Now I am going to do the same thing, except for males.
ggplot(seasons_m, aes(x=year, y=n, color=name))+
geom_line()
ggplot(seasons_m, aes(x=year, y=prop, color=name))+
geom_line()
We see that the graphs again are very similar in nature.
It is evident that the male names have more variation then the females did, however it is obvious that the name Winter has been consistently the most popular since after the 2000s.
Next I will plot All the names together over time for females in a bar graph.
ggplot(seasons_f, aes(x=name, y=n)) +
geom_col()
ggplot(seasons_f, aes(x=name, y=prop)) +
geom_col()
Again, we see that there is not much variation between n and prop for the graphs.
This bar graph does show up overall through all of time Autumn is the most popular female name followed by Summer, Winter, then Spring.
Now I will do the same for males. This will represent all the names together over time for males.
ggplot(seasons_m, aes(x=name, y=n)) +
geom_col()
ggplot(seasons_m, aes(x=name, y=prop)) +
geom_col()
We see here that Spring has ever been used enough as a male name to ever show up for our data set and bar graph. We see Winter is the most popular male name followed by summer and autumn which are not too far a part.

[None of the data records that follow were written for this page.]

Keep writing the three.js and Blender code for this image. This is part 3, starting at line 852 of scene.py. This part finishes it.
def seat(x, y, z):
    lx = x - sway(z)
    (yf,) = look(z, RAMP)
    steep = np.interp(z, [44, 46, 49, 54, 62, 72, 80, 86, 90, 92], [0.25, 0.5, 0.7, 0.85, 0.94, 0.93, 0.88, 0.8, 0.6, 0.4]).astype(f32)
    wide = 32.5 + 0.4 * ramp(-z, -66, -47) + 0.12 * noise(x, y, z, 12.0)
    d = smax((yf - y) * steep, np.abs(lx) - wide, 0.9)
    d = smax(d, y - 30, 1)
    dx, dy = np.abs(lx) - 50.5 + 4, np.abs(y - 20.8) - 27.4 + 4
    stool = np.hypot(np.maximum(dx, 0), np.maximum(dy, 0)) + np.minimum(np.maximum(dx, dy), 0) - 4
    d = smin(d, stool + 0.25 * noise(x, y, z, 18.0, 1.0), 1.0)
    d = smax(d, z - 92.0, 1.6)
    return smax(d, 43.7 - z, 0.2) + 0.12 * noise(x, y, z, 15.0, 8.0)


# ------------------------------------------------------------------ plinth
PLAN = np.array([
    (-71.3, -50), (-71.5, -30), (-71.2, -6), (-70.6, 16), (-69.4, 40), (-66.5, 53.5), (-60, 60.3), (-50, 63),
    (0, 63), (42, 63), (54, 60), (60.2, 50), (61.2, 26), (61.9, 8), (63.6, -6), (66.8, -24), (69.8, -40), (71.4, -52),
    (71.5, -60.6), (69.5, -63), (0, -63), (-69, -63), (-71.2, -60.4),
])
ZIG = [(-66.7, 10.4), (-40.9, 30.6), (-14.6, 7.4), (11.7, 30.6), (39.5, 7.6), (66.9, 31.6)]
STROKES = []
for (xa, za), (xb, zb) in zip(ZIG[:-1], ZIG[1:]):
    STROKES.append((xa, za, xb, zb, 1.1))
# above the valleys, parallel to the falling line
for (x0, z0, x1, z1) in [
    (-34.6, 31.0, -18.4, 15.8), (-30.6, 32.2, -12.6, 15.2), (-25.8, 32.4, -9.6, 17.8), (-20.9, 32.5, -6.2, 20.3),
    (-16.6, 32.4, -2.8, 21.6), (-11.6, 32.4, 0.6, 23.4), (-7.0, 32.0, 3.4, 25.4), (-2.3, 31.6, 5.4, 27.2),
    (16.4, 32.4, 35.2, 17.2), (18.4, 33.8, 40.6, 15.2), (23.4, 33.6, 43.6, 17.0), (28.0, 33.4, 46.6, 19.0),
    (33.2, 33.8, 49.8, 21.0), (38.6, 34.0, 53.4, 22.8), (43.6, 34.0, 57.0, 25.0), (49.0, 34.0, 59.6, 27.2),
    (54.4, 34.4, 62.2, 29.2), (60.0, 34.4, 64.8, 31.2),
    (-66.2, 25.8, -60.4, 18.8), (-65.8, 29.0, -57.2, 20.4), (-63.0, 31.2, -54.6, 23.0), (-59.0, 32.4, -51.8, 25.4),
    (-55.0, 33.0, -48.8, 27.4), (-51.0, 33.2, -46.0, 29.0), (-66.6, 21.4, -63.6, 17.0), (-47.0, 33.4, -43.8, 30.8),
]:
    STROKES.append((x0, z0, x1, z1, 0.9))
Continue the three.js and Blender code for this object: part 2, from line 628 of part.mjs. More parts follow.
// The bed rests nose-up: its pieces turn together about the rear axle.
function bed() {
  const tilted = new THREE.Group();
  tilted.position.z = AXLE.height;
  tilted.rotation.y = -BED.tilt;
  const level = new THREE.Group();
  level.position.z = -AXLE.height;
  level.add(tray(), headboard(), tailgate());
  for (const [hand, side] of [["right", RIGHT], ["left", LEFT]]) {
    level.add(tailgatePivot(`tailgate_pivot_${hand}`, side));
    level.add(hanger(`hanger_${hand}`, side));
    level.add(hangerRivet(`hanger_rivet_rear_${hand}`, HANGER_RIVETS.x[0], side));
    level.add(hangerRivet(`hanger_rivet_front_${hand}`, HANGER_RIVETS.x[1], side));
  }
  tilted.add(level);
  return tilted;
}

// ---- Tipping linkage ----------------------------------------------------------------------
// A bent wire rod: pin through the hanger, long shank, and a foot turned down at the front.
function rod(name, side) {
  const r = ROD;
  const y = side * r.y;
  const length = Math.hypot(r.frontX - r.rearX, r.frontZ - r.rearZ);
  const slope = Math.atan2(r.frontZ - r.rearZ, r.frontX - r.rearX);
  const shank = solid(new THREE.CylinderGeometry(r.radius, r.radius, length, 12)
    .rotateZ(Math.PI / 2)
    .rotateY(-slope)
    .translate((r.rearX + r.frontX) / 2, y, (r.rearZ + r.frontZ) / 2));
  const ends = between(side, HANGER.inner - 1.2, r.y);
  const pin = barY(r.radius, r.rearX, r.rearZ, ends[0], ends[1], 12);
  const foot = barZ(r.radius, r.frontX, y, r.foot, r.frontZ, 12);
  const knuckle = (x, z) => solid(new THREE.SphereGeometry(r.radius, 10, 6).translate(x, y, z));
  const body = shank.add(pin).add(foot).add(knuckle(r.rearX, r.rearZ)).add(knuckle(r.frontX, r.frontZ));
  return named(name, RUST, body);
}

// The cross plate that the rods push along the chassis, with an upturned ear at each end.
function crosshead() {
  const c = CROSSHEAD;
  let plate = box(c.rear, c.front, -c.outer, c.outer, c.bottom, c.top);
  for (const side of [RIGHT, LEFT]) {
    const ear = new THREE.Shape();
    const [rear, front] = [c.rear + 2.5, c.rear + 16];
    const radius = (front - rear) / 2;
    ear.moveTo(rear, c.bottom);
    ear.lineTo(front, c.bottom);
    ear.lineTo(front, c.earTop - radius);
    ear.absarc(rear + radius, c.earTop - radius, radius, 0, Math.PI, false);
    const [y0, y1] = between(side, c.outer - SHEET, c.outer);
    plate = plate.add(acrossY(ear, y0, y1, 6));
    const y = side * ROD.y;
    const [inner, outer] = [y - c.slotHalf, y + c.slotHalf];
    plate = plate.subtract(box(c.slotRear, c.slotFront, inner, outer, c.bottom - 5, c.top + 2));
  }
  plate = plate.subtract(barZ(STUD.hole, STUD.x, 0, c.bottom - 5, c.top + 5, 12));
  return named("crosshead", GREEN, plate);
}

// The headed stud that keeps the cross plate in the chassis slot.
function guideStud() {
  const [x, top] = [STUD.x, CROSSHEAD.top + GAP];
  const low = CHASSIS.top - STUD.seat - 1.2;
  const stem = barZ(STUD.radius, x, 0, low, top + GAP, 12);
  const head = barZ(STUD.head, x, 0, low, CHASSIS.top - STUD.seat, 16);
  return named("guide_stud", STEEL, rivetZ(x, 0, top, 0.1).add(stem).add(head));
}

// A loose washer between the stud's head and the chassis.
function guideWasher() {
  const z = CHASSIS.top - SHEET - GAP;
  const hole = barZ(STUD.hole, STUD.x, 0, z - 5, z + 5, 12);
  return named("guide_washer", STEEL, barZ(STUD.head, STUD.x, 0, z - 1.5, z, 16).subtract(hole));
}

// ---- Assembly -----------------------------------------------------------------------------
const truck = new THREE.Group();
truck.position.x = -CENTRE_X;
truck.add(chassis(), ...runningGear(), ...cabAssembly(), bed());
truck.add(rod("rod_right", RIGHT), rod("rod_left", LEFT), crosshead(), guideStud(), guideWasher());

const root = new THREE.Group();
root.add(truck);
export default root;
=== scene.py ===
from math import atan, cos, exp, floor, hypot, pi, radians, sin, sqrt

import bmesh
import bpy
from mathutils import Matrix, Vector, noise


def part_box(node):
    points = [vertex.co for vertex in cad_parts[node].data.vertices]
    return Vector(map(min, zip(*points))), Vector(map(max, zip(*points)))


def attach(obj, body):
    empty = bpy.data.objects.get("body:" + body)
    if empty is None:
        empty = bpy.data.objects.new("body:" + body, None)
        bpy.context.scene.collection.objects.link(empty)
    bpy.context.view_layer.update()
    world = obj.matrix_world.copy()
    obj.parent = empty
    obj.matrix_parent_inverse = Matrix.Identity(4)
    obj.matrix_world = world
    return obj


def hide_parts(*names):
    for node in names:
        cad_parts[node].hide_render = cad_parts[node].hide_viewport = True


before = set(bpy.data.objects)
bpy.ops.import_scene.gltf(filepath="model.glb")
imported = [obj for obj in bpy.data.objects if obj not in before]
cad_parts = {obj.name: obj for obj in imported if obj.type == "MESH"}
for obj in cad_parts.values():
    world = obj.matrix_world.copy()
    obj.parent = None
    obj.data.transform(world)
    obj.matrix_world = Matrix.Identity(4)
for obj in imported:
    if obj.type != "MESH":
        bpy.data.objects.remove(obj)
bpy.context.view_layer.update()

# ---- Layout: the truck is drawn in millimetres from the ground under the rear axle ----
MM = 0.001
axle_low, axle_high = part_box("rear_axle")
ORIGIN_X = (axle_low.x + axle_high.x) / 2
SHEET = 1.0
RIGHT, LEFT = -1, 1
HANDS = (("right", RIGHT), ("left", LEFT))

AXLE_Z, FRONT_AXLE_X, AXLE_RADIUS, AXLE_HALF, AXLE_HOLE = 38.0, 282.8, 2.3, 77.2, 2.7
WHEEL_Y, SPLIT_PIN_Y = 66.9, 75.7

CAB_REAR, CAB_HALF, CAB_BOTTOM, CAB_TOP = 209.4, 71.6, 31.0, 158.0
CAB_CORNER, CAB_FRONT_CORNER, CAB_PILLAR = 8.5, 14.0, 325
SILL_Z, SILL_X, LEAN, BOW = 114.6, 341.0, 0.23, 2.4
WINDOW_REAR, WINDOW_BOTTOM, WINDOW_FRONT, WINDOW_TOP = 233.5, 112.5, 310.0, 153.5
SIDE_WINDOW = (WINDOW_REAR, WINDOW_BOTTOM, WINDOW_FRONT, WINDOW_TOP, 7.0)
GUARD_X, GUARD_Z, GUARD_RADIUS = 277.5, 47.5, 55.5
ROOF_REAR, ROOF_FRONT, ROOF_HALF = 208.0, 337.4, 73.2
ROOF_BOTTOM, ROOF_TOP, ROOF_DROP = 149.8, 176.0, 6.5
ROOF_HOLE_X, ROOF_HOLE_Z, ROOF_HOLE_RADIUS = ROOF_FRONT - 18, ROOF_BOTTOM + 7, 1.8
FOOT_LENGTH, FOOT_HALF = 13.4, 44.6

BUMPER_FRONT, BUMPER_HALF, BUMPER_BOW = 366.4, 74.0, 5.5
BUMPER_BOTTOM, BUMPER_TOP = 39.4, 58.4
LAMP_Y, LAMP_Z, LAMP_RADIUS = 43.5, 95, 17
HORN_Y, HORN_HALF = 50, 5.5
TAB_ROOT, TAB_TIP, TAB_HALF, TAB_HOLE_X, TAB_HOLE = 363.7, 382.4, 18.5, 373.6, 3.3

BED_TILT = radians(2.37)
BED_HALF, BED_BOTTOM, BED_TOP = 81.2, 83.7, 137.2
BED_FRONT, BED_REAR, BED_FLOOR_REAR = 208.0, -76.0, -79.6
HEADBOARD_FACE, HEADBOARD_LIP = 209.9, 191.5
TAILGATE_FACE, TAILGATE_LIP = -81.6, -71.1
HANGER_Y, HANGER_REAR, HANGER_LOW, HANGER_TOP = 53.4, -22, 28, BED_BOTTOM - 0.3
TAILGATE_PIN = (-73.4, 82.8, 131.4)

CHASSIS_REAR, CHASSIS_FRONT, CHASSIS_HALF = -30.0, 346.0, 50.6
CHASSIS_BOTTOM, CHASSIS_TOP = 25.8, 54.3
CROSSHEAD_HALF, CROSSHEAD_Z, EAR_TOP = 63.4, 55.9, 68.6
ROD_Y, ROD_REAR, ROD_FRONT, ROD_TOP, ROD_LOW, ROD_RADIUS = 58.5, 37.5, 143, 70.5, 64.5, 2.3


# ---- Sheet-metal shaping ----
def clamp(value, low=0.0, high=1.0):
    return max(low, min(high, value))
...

Now I will be creating variables to divide the four seasonal names, by gender by season. This will help me with my analysis.
seasons_f %>%
filter( year >= 1901 & year <=1927) -> greatest_gen_f
seasons_m %>%
filter( year >= 1901 & year <=1927) -> greatest_gen_m
seasons_f %>%
filter( year >= 1928 & year <=1945) -> silent_gen_f
seasons_m %>%
filter( year >= 1928 & year <=1945) -> silent_gen_m
seasons_f %>%
filter( year >= 1946 & year <=1964) -> boomer_gen_f
seasons_m %>%
filter( year >= 1946 & year <=1964) -> boomer_gen_m
seasons_f %>%
filter( year >= 1965 & year <=1980) -> x_gen_f
seasons_m %>%
filter( year >= 1965 & year <=1980) -> x_gen_m
seasons_f %>%
filter( year >= 1981 & year <=1995) -> millenials_gen_f
seasons_m %>%
filter( year >= 1981 & year <=1995) -> millenials_gen_m
seasons_f %>%
filter( year >= 1996 & year <=2010) -> z_gen_f
seasons_m %>%
filter( year >= 1996 & year <=2010) -> z_gen_m
seasons_f %>%
filter( year >= 2011 & year <=2025) -> alpha_gen_f
seasons_m %>%
filter( year >= 2011 & year <=2025) -> alpha_gen_m
Now I am taking my line graph of female seasonal names and adding annotations so that it is clearly divided by season. I also used the theme ‘fivethirtyeight’ here. These annotations add shaded areas for every other generation so that people can see the lines during each generation. I also labeled the relevant seasons, the ones who show data aka the boomer gen and beyond.
prop_time_female +
annotate("rect", xmin=2011, xmax=2018, ymin= 0, ymax = 0.003, alpha=.2) +
annotate("rect", xmin=1981, xmax=1995, ymin= 0, ymax = 0.003, alpha=.2)+
annotate("rect", xmin=1946, xmax=1964, ymin= 0, ymax = 0.003, alpha=.2) +
annotate("text", x=1956, y=.0031, label= "Boomer") +
annotate("text", x=1974, y=.0031, label= "Gen X") +
annotate("text", x=1988, y=.0031, label= "Millenials") +
annotate("text", x=2004, y=.0031, label= "Gen Z") +
annotate("text", x=2015, y=.0031, label= "Alpha") +
theme_fivethirtyeight()
Now I will create a variable to show the overall popularity of these names in total by gender. This will help us see if M or F used seasonal names more.
babynames %>%
filter(name %in% c("Winter", "Spring", "Summer", "Autumn"),) %>%
group_by(year, sex) %>%
summarise(n=sum(n)) %>%
arrange(year) -> seasons_mf
Now I will graph it using a line plot!
seasons_mf %>%
ggplot(aes(x=year, y=n, color=sex )) +
geom_line() +
scale_color_fivethirtyeight() +
theme_fivethirtyeight() -> compare_gender
Now I will add the same annotations, including shaded areas to differentiate the generation, and names to clarify them.
compare_gender +
annotate("rect", xmin=2011, xmax=2018, ymin= 0, ymax =7000, alpha=.2) +
annotate("rect", xmin=1981, xmax=1995, ymin= 0, ymax = 7000, alpha=.2)+
annotate("rect", xmin=1946, xmax=1964, ymin= 0, ymax = 7000, alpha=.2) +
annotate("text", x=1956, y=7100, label= "Boomer") +
annotate("text", x=1974, y=7100, label= "Gen X") +
annotate("text", x=1988, y=7100, label= "Millenials") +
annotate("text", x=2004, y=7100, label= "Gen Z") +
annotate("text", x=2015, y=7100, label= "Alpha") +
theme_fivethirtyeight()
Here we see that there is an exponential more amount of males than females, and when comparing the two it seems that there are no males at all, but we know this is false since we graphed it earlier.
To me, the spike around the 1970s is extremely interesting as well as again around the 90s. It seems that seasonal names were at its highest right before the 2000s and has been decreasing ever since.